Joseph Gordon-Levitt, is an inspired choice to play John Blake. Blake is a young police officer with instincts beyond his years and an intelligence to see the dichotomy of Bruce Wayne and Batman. Levitt plays the character with all the necessary conviction to illustrate the idealism that was once a cornerstone of Batman’s crime-fighting mantra. It is Blake in contrast with Wayne that we begin to understand just how much Batman has strayed from his original mission. This leads us to wonder if the future of Gotham belongs in the hands and hope of a younger generation.

As Bane, Tom Hardy turns in an understated but, effective performance.
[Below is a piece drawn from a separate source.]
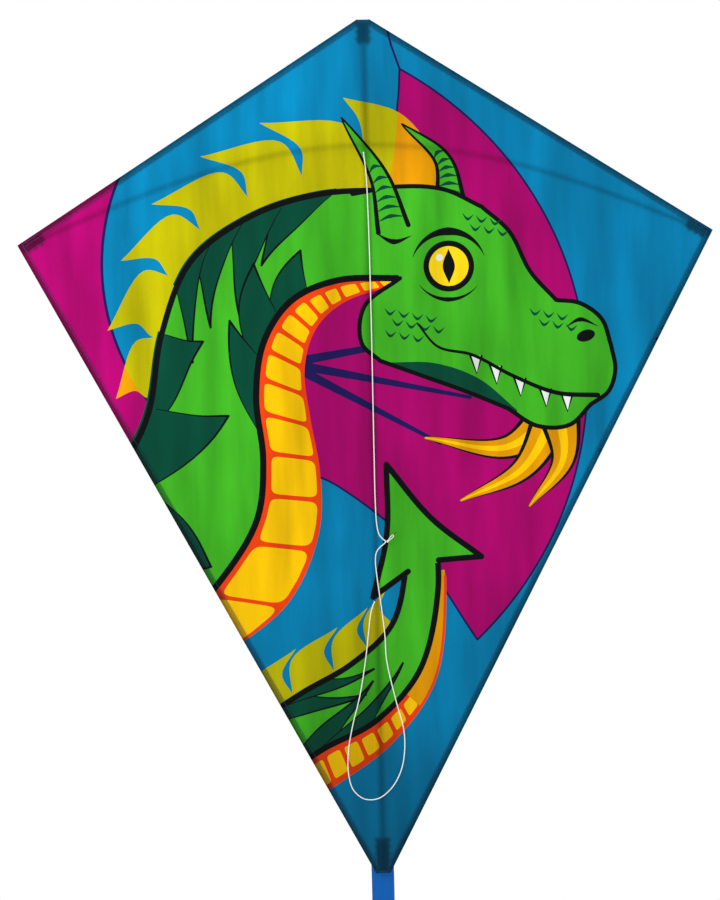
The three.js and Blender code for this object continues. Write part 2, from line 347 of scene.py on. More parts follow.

This is remarkable because his emoting must be done primarily though his eyes and his actions. At times he is hard to understand because his character wears a respirator that feeds him pain killers but, Hardy’s performance gets across the gist of his intentions even if the dialogue is muffled.

Nolan brings back a host of old friends, family, bit-players and nemesis in flashbacks and present day interactions. Comfortable in their roles, Morgan Freeman, Michael Caine, Gary Oldman and Christian Bale focus on moving the story forward and pulling on our heartstrings. Even Bale’s “Batman Voice” has become less gruff and is a bit more understated.


Equal parts detective story, action-movie spectacle and noir-enhanced superhero narrative, Nolan injects us in a world fully formed and realized with enough realism that we suspend disbelief for a few hours and indulge in the fantasy of what we could do to fight crime — had we billions of dollars, extensive training and all those fabulous gadgets.